Апаш в виде святого Иоанна, откровенно пародирующий Микеланджело, не мог не возмущать Пуссена, но Риму картина понравилась, что видно по числу копий, свидетельствующих о том, что многие захотели иметь нечто подобное. Иоанн Креститель 1602 года совершенно естественно вписывается в ряд андрогинов из лютнистов и мальчиков с розами в волосах. Он написан для элиты, считающей себя настолько свободной, что она может позволить себе нарушения общепринятого во всём: во вкусе, в поведении, в воззрениях. Само собой разумеется, до определённого предела. Маттеи и дель Монте наверняка считывали отсылку к Микеланджело, она их забавляла, как сегодняшнюю элиту забавляет соцарт и издевательский оммаж Александра Косолапова «Чёрному квадрату» Малевича, выложенный из чёрной икры: постмодернистский фарс, претендующий на остроумие. Высокое Возрождение для Караваджо и его публики такой же абсолют, как революционный авангард для сегодняшнего дня. На подобную отсылку к Микеланджело он осознанно решился как на своего рода кощунство, но его «Иоанн Креститель» намного художественнее любого соцарта, потому что Высокое Возрождение не революционный авангард, Микеланджело не Малевич, эпоха была другой, да и Караваджо к тому же был гением. У него получилось глубже и остроумней: не пародия на пусть даже и мифологическое, но конкретное произведение, коими являются Капелла Систина и «Чёрный квадрат», а утверждение нового принципа искусства, приводящего к разговору о пресловутом реализме.

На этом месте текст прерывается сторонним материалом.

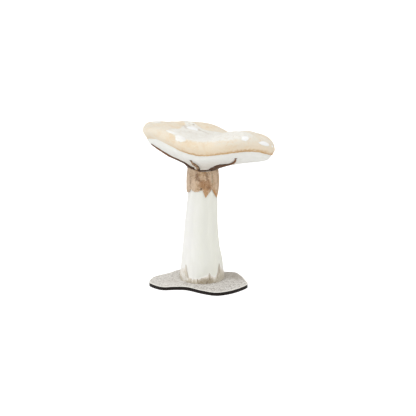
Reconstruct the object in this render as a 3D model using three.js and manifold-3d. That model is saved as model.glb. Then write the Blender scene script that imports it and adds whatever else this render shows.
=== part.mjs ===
// A felt mushroom ornament that stands on a free-form board.
// Millimetres, +Z up. The origin is on the floor under the stem's axis, +X is the right side
// and +Y the back. A direction is an angle in degrees, seen from above, from +X towards +Y,
// so that 180 is the left side and 270 the front.
import * as THREE from "three";
import { mergeVertices } from "three/addons/utils/BufferGeometryUtils.js";
import Module from "manifold-3d";

const wasm = await Module();
wasm.setup();

// Clearance between a piece and what it lies on, and round a pin in its hole
const gap = 0.3;

// Base: pad, board and felt share one outline
const baseLength = 123;
const baseDepth = 97;
const baseShiftRight = -4.7;
const baseShiftBack = -10.3;
const padThickness = 0.8;
const boardThickness = 3.2;
const baseFeltThickness = 1.2;
const baseFeltRounding = 0.4;

// Outline of the base as shares of its half length and half depth, from the left tip
// round the back, the right and the front
const baseOutlineShares = [
  [-1, -0.17],
  [-0.93, 0.24],
  [-0.63, 0.59],
  [-0.39, 0.89],
  [-0.18, 1],
  [0.17, 0.87],
  [0.53, 0.71],
  [0.77, 0.63],
  [0.85, 0.45],
  [0.96, 0],
  [1, -0.32],
  [0.81, -0.67],
  [0.59, -0.9],
  [0.36, -1],
  [0.08, -0.84],
  [-0.24, -0.55],
  [-0.47, -0.52],
  [-0.72, -0.55],
  [-0.9, -0.38],
];

// Screw that holds the post to the board
const screwHeadRadius = 4;
const screwHeadHeight = 2;
const screwShankRadius = 1.8;
const screwLength = 26;
const screwPoint = 3;

// Post inside the stem
const dowelRadius = 6;
const dowelInCap = 30;
const dowelChamfer = 1;

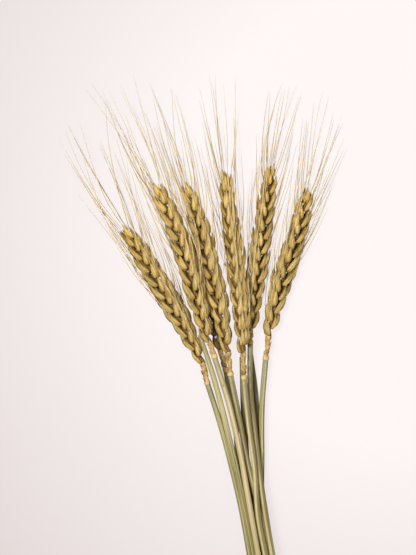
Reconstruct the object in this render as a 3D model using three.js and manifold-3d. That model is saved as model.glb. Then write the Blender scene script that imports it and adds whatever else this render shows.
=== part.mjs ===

Заявив, что ему достаточно привести цыганку к себе в мастерскую, чтобы сделать шедевр, Караваджо отнюдь не собирался цыганку перерисовывать с помощью камеры-обскуры, как это многие сейчас пытаются доказать. Цыганка лишь один из возможных источников вдохновения, она альфа, но ни в коем случае не омега творчества. Он утверждал, что вдохновение можно черпать не только изнутри, но и вокруг. Но реально ли окружающее нас? Если бы Караваджо работал так, как это изображает в своём фильме Дерек Джармен: сажал бы свои модели перед собой и затем переносил их на холст, – то у него бы и получилось то, что мы видим на экране, – роль произведений Караваджо в фильме играет то, что смог намалевать кинематографический художник. Джармен правильно сделал, что показал это так, как показано, это соответствует условности, на которой построен его «Караваджо». Портретен ли «Иоанн Креститель»? Конечно же нет. Да, наверное, для него позировал какой-то мальчик, но Караваджо не изображал ни мальчика Джованни, ни Иоанна Крестителя. Да, он потакал вкусу заказчика, но в первую очередь он интерпретировал Микеланджело. Получилось сложнейшее размышление на тему традиции и новаторства. Предполагают, что эрмитажный «Лютнист» – портретное изображение Педро Монтойя, прославленного кастрата, также проживавшего у дель Монте. Сомнительно, как и сомнительно, что вообще эти мальчики портретны. Их лица и фигуры не индивидуальны, а убедительны. Реальность же – обман, она всё время ускользает. Для того чтобы сделать реальность непреложной, надо над ней основательно поработать.